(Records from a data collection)
^^^^
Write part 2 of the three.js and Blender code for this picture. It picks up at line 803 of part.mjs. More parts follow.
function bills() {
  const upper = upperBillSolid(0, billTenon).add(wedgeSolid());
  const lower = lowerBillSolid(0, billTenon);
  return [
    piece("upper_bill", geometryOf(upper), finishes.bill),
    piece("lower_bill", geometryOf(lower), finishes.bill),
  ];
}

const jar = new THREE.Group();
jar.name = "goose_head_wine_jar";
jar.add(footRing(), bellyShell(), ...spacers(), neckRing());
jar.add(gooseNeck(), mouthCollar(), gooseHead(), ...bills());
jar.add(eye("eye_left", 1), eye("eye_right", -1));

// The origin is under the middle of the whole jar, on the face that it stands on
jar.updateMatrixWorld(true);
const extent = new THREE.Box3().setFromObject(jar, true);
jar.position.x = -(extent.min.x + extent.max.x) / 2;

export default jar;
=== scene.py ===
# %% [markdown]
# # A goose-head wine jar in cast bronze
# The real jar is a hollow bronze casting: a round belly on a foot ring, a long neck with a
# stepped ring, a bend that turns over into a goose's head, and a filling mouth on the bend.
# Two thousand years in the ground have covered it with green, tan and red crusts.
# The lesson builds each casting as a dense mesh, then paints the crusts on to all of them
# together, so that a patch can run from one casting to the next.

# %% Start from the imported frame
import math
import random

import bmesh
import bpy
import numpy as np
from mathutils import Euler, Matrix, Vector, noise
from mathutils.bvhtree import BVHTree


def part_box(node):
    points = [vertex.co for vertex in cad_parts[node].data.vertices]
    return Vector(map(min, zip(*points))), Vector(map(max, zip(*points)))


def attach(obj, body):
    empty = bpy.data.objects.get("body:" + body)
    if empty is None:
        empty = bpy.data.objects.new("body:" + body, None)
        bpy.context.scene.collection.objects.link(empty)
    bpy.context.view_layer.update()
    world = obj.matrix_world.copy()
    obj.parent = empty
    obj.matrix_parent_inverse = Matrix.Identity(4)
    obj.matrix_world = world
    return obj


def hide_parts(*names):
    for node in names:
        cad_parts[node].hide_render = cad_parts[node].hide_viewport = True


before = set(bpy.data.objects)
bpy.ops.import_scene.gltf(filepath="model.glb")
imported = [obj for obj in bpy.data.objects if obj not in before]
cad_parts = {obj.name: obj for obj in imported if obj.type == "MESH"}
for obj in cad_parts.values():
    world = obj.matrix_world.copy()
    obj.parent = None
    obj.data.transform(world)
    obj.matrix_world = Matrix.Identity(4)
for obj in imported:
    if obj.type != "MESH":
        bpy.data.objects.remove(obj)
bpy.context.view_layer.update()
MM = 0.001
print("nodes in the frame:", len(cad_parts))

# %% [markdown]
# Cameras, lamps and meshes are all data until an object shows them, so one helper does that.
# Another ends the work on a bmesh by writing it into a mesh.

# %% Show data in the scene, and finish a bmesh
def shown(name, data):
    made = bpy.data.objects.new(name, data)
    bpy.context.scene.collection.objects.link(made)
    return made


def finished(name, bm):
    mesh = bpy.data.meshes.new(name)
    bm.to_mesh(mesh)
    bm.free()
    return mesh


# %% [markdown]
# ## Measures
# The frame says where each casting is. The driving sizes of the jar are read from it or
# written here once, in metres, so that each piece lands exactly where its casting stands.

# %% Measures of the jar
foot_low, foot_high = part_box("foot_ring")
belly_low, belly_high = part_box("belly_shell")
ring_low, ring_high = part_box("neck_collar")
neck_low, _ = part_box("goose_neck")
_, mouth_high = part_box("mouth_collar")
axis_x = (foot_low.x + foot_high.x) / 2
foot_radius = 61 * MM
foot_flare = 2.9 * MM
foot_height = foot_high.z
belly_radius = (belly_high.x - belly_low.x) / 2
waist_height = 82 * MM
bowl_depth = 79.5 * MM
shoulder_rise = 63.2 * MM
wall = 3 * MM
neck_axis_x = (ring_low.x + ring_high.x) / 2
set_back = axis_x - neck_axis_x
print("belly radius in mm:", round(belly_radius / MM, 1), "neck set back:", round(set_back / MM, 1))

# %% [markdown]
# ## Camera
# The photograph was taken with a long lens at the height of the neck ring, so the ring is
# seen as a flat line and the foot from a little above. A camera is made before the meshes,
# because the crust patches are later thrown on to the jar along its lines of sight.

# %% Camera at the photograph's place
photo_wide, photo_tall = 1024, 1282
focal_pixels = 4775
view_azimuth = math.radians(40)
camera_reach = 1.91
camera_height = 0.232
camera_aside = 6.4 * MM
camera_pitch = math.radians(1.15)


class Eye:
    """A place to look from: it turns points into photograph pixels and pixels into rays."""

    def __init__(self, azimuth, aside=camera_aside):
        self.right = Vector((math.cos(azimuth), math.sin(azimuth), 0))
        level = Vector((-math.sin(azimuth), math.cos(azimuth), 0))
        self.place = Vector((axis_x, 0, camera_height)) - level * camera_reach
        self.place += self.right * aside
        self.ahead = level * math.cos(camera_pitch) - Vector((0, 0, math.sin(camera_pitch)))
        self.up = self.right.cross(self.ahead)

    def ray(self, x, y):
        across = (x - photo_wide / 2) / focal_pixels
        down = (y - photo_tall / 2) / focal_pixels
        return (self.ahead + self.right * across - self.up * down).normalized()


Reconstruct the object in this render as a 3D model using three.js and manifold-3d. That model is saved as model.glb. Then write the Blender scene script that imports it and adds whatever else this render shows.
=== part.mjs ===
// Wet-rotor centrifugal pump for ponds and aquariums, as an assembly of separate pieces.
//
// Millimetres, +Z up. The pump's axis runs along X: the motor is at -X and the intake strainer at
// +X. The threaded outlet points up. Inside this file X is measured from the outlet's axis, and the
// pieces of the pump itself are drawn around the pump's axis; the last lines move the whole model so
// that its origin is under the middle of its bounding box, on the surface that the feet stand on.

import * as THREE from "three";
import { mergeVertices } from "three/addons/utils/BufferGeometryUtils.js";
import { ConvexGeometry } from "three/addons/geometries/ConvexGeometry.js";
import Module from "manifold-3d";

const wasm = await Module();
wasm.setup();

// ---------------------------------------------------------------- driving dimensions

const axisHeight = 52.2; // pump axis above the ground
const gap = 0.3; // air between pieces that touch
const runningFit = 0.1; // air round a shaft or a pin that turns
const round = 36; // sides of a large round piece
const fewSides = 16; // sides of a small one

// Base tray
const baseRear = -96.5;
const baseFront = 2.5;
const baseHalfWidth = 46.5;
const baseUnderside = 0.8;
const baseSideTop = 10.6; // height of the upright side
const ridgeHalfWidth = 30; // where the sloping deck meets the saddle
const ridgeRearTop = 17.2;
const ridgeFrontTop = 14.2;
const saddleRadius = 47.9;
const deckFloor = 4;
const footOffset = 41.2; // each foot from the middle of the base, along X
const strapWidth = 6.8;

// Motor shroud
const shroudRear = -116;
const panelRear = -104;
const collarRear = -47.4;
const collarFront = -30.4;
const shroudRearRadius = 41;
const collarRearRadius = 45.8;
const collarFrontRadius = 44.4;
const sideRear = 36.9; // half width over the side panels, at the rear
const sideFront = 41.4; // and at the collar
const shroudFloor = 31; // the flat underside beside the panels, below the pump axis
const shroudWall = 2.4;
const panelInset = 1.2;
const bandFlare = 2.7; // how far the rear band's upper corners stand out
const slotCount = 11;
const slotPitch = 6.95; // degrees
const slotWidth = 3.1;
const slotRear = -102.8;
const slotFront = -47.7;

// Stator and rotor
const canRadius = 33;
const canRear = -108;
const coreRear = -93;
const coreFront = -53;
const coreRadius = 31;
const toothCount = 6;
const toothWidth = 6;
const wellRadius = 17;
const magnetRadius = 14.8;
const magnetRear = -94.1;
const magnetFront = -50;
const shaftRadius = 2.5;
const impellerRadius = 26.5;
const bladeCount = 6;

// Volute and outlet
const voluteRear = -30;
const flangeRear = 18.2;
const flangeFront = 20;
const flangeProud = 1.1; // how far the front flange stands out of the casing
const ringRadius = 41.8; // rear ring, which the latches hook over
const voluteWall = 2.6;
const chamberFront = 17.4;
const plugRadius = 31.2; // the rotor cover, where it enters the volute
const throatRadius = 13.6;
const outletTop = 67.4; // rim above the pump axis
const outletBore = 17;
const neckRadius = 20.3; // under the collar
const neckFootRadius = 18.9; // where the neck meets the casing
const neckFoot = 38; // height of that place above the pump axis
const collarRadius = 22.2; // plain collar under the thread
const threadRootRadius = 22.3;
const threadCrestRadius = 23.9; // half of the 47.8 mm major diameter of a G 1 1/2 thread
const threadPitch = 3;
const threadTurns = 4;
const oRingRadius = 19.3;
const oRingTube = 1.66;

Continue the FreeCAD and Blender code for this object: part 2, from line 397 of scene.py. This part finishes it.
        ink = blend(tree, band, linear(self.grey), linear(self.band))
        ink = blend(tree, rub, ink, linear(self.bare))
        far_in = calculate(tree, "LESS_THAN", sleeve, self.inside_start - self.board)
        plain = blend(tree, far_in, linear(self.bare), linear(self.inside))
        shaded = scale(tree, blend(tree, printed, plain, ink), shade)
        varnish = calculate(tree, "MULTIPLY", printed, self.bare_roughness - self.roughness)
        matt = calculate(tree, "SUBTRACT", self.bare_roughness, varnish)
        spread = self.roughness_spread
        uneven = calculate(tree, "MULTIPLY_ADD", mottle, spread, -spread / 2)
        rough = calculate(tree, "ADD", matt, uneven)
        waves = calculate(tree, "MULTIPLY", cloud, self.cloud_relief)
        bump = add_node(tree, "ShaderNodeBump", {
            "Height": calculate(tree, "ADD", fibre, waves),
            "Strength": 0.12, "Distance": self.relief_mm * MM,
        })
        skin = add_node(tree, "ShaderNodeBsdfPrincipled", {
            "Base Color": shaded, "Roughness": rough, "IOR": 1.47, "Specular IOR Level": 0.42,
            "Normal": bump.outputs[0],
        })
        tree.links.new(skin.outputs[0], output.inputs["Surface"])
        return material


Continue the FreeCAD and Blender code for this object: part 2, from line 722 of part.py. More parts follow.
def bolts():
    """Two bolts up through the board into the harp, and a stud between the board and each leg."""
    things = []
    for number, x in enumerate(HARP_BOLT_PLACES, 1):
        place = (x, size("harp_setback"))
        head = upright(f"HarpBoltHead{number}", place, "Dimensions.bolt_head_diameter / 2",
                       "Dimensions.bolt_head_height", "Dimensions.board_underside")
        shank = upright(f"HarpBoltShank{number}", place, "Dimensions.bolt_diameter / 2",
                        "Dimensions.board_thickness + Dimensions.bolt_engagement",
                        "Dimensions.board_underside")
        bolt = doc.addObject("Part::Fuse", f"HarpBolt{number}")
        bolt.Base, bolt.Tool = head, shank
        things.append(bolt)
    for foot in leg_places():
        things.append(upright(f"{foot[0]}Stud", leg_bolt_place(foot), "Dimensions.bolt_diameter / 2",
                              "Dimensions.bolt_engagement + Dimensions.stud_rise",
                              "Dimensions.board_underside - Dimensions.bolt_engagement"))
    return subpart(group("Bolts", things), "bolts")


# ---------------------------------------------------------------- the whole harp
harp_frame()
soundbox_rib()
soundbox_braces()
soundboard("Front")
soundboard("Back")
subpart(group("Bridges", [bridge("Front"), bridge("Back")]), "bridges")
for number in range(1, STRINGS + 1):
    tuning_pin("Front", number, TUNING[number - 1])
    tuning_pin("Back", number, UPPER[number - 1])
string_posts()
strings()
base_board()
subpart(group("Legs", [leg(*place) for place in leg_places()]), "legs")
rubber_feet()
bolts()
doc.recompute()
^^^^
◆ Task to complete ◆
Copy out precisely the lines that begin at the line containing "it stands on" and end at the line containing "points = [vertex.co", including both; write nothing else.

◆ Exercise output ◆
// The origin is under the middle of the whole jar, on the face that it stands on
jar.updateMatrixWorld(true);
const extent = new THREE.Box3().setFromObject(jar, true);
jar.position.x = -(extent.min.x + extent.max.x) / 2;

export default jar;
=== scene.py ===
# %% [markdown]
# # A goose-head wine jar in cast bronze
# The real jar is a hollow bronze casting: a round belly on a foot ring, a long neck with a
# stepped ring, a bend that turns over into a goose's head, and a filling mouth on the bend.
# Two thousand years in the ground have covered it with green, tan and red crusts.
# The lesson builds each casting as a dense mesh, then paints the crusts on to all of them
# together, so that a patch can run from one casting to the next.

# %% Start from the imported frame
import math
import random

import bmesh
import bpy
import numpy as np
from mathutils import Euler, Matrix, Vector, noise
from mathutils.bvhtree import BVHTree


def part_box(node):
    points = [vertex.co for vertex in cad_parts[node].data.vertices]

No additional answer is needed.